BRIEF: Restate the full set of records exactly, word for word.

— START GIVEN DATA —

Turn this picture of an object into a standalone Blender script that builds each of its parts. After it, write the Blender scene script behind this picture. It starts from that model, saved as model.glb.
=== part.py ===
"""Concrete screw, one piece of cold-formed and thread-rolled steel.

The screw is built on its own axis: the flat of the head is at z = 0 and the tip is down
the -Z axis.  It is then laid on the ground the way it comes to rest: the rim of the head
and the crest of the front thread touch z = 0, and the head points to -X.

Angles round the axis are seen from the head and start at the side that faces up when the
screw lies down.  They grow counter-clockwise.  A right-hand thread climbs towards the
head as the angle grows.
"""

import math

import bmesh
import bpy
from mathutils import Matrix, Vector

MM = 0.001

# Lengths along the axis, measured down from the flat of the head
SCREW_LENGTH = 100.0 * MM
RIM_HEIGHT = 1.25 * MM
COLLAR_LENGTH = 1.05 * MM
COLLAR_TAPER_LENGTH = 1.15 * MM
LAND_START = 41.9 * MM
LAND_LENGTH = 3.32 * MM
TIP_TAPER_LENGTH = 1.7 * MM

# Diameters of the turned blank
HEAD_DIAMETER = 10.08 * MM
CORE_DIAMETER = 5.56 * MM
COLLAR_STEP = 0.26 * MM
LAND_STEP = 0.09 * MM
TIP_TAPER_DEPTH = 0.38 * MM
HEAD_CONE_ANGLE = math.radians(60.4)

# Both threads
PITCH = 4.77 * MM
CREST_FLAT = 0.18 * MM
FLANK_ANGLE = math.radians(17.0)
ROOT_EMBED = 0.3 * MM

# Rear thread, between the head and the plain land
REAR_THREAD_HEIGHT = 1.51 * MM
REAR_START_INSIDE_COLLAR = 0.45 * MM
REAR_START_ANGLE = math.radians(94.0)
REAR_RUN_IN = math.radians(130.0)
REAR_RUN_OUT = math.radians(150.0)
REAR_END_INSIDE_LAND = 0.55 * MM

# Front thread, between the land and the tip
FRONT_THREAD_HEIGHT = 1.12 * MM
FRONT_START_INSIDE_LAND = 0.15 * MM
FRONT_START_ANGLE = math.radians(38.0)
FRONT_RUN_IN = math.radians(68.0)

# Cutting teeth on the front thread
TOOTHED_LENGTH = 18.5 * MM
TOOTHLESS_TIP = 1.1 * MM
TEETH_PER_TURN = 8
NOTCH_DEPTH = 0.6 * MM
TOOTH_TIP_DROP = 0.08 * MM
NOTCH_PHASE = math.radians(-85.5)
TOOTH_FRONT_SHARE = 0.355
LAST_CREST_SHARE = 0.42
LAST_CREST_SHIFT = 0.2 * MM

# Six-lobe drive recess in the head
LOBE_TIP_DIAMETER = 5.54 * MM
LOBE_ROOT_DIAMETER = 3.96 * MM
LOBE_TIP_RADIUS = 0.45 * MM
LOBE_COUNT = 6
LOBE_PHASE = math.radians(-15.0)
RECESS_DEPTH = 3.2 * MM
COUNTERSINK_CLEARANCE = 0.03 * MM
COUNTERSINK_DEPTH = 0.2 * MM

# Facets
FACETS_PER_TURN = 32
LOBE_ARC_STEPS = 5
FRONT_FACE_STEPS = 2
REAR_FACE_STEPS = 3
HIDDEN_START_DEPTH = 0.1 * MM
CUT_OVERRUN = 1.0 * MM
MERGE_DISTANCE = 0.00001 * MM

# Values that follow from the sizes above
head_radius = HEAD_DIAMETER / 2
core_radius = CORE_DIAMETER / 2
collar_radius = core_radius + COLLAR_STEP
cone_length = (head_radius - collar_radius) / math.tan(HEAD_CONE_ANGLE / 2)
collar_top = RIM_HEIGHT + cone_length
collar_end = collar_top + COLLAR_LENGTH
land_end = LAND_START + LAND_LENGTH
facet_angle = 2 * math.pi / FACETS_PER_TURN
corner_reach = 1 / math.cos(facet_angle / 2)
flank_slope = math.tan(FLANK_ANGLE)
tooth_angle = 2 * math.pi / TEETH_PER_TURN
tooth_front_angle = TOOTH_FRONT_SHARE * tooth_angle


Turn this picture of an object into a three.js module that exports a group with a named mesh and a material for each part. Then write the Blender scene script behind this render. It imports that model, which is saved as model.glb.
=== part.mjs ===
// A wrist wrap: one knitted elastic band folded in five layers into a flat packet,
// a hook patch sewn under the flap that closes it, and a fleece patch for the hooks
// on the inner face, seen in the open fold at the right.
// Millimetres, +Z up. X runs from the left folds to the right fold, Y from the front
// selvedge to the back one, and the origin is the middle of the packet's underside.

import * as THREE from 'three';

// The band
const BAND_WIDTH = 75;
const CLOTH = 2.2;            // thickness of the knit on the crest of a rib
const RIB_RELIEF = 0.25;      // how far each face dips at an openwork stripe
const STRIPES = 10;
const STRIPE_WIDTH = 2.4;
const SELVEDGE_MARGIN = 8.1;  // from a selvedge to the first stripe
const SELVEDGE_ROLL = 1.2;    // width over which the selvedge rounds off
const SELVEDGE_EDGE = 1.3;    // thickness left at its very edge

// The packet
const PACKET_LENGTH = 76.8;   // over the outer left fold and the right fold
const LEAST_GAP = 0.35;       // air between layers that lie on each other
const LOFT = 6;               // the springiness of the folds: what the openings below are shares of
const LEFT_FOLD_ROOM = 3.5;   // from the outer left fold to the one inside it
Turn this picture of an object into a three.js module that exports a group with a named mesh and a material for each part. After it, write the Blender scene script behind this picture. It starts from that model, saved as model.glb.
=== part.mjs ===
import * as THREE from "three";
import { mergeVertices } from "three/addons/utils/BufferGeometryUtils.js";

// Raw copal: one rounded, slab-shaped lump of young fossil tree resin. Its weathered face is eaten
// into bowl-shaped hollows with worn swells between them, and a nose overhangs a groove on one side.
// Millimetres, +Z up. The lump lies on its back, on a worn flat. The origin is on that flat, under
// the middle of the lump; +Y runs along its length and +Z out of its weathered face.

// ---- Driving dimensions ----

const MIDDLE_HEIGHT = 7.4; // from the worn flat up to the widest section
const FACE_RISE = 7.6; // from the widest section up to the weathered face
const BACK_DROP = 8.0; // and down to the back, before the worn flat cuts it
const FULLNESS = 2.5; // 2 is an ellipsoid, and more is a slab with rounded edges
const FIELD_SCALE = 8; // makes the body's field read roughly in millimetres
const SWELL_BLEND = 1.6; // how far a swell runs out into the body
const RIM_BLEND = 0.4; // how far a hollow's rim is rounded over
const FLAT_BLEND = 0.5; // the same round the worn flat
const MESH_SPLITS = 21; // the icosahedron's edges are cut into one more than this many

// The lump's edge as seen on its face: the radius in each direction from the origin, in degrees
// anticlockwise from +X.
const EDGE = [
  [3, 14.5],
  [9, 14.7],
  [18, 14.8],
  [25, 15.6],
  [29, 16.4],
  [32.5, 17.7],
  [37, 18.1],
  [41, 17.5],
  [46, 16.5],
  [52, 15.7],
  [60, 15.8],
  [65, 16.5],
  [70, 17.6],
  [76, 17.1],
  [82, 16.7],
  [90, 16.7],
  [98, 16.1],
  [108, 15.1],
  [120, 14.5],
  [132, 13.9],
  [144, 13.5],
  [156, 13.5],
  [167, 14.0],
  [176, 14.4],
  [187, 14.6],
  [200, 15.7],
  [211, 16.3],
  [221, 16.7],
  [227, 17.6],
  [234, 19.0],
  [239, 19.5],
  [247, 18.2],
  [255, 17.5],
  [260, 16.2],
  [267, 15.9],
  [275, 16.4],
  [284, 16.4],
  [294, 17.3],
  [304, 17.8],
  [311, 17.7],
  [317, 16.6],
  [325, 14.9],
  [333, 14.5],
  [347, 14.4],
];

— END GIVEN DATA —

RESULT OF THE EXERCISE:
Turn this picture of an object into a standalone Blender script that builds each of its parts. After it, write the Blender scene script behind this picture. It starts from that model, saved as model.glb.
=== part.py ===
"""Concrete screw, one piece of cold-formed and thread-rolled steel.

The screw is built on its own axis: the flat of the head is at z = 0 and the tip is down
the -Z axis.  It is then laid on the ground the way it comes to rest: the rim of the head
and the crest of the front thread touch z = 0, and the head points to -X.

Angles round the axis are seen from the head and start at the side that faces up when the
screw lies down.  They grow counter-clockwise.  A right-hand thread climbs towards the
head as the angle grows.
"""

import math

import bmesh
import bpy
from mathutils import Matrix, Vector

MM = 0.001

# Lengths along the axis, measured down from the flat of the head
SCREW_LENGTH = 100.0 * MM
RIM_HEIGHT = 1.25 * MM
COLLAR_LENGTH = 1.05 * MM
COLLAR_TAPER_LENGTH = 1.15 * MM
LAND_START = 41.9 * MM
LAND_LENGTH = 3.32 * MM
TIP_TAPER_LENGTH = 1.7 * MM

# Diameters of the turned blank
HEAD_DIAMETER = 10.08 * MM
CORE_DIAMETER = 5.56 * MM
COLLAR_STEP = 0.26 * MM
LAND_STEP = 0.09 * MM
TIP_TAPER_DEPTH = 0.38 * MM
HEAD_CONE_ANGLE = math.radians(60.4)

# Both threads
PITCH = 4.77 * MM
CREST_FLAT = 0.18 * MM
FLANK_ANGLE = math.radians(17.0)
ROOT_EMBED = 0.3 * MM

# Rear thread, between the head and the plain land
REAR_THREAD_HEIGHT = 1.51 * MM
REAR_START_INSIDE_COLLAR = 0.45 * MM
REAR_START_ANGLE = math.radians(94.0)
REAR_RUN_IN = math.radians(130.0)
REAR_RUN_OUT = math.radians(150.0)
REAR_END_INSIDE_LAND = 0.55 * MM

# Front thread, between the land and the tip
FRONT_THREAD_HEIGHT = 1.12 * MM
FRONT_START_INSIDE_LAND = 0.15 * MM
FRONT_START_ANGLE = math.radians(38.0)
FRONT_RUN_IN = math.radians(68.0)

# Cutting teeth on the front thread
TOOTHED_LENGTH = 18.5 * MM
TOOTHLESS_TIP = 1.1 * MM
TEETH_PER_TURN = 8
NOTCH_DEPTH = 0.6 * MM
TOOTH_TIP_DROP = 0.08 * MM
NOTCH_PHASE = math.radians(-85.5)
TOOTH_FRONT_SHARE = 0.355
LAST_CREST_SHARE = 0.42
LAST_CREST_SHIFT = 0.2 * MM

# Six-lobe drive recess in the head
LOBE_TIP_DIAMETER = 5.54 * MM
LOBE_ROOT_DIAMETER = 3.96 * MM
LOBE_TIP_RADIUS = 0.45 * MM
LOBE_COUNT = 6
LOBE_PHASE = math.radians(-15.0)
RECESS_DEPTH = 3.2 * MM
COUNTERSINK_CLEARANCE = 0.03 * MM
COUNTERSINK_DEPTH = 0.2 * MM

# Facets
FACETS_PER_TURN = 32
LOBE_ARC_STEPS = 5
FRONT_FACE_STEPS = 2
REAR_FACE_STEPS = 3
HIDDEN_START_DEPTH = 0.1 * MM
CUT_OVERRUN = 1.0 * MM
MERGE_DISTANCE = 0.00001 * MM

# Values that follow from the sizes above
head_radius = HEAD_DIAMETER / 2
core_radius = CORE_DIAMETER / 2
collar_radius = core_radius + COLLAR_STEP
cone_length = (head_radius - collar_radius) / math.tan(HEAD_CONE_ANGLE / 2)
collar_top = RIM_HEIGHT + cone_length
collar_end = collar_top + COLLAR_LENGTH
land_end = LAND_START + LAND_LENGTH
facet_angle = 2 * math.pi / FACETS_PER_TURN
corner_reach = 1 / math.cos(facet_angle / 2)
flank_slope = math.tan(FLANK_ANGLE)
tooth_angle = 2 * math.pi / TEETH_PER_TURN
tooth_front_angle = TOOTH_FRONT_SHARE * tooth_angle


Turn this picture of an object into a three.js module that exports a group with a named mesh and a material for each part. Then write the Blender scene script behind this render. It imports that model, which is saved as model.glb.
=== part.mjs ===
// A wrist wrap: one knitted elastic band folded in five layers into a flat packet,
// a hook patch sewn under the flap that closes it, and a fleece patch for the hooks
// on the inner face, seen in the open fold at the right.
// Millimetres, +Z up. X runs from the left folds to the right fold, Y from the front
// selvedge to the back one, and the origin is the middle of the packet's underside.

import * as THREE from 'three';

// The band
const BAND_WIDTH = 75;
const CLOTH = 2.2;            // thickness of the knit on the crest of a rib
const RIB_RELIEF = 0.25;      // how far each face dips at an openwork stripe
const STRIPES = 10;
const STRIPE_WIDTH = 2.4;
const SELVEDGE_MARGIN = 8.1;  // from a selvedge to the first stripe
const SELVEDGE_ROLL = 1.2;    // width over which the selvedge rounds off
const SELVEDGE_EDGE = 1.3;    // thickness left at its very edge

// The packet
const PACKET_LENGTH = 76.8;   // over the outer left fold and the right fold
const LEAST_GAP = 0.35;       // air between layers that lie on each other
const LOFT = 6;               // the springiness of the folds: what the openings below are shares of
const LEFT_FOLD_ROOM = 3.5;   // from the outer left fold to the one inside it
Turn this picture of an object into a three.js module that exports a group with a named mesh and a material for each part. After it, write the Blender scene script behind this picture. It starts from that model, saved as model.glb.
=== part.mjs ===
import * as THREE from "three";
import { mergeVertices } from "three/addons/utils/BufferGeometryUtils.js";

// Raw copal: one rounded, slab-shaped lump of young fossil tree resin. Its weathered face is eaten
// into bowl-shaped hollows with worn swells between them, and a nose overhangs a groove on one side.
// Millimetres, +Z up. The lump lies on its back, on a worn flat. The origin is on that flat, under
// the middle of the lump; +Y runs along its length and +Z out of its weathered face.

// ---- Driving dimensions ----

const MIDDLE_HEIGHT = 7.4; // from the worn flat up to the widest section
const FACE_RISE = 7.6; // from the widest section up to the weathered face
const BACK_DROP = 8.0; // and down to the back, before the worn flat cuts it
const FULLNESS = 2.5; // 2 is an ellipsoid, and more is a slab with rounded edges
const FIELD_SCALE = 8; // makes the body's field read roughly in millimetres
const SWELL_BLEND = 1.6; // how far a swell runs out into the body
const RIM_BLEND = 0.4; // how far a hollow's rim is rounded over
const FLAT_BLEND = 0.5; // the same round the worn flat
const MESH_SPLITS = 21; // the icosahedron's edges are cut into one more than this many

// The lump's edge as seen on its face: the radius in each direction from the origin, in degrees
// anticlockwise from +X.
const EDGE = [
  [3, 14.5],
  [9, 14.7],
  [18, 14.8],
  [25, 15.6],
  [29, 16.4],
  [32.5, 17.7],
  [37, 18.1],
  [41, 17.5],
  [46, 16.5],
  [52, 15.7],
  [60, 15.8],
  [65, 16.5],
  [70, 17.6],
  [76, 17.1],
  [82, 16.7],
  [90, 16.7],
  [98, 16.1],
  [108, 15.1],
  [120, 14.5],
  [132, 13.9],
  [144, 13.5],
  [156, 13.5],
  [167, 14.0],
  [176, 14.4],
  [187, 14.6],
  [200, 15.7],
  [211, 16.3],
  [221, 16.7],
  [227, 17.6],
  [234, 19.0],
  [239, 19.5],
  [247, 18.2],
  [255, 17.5],
  [260, 16.2],
  [267, 15.9],
  [275, 16.4],
  [284, 16.4],
  [294, 17.3],
  [304, 17.8],
  [311, 17.7],
  [317, 16.6],
  [325, 14.9],
  [333, 14.5],
  [347, 14.4],
];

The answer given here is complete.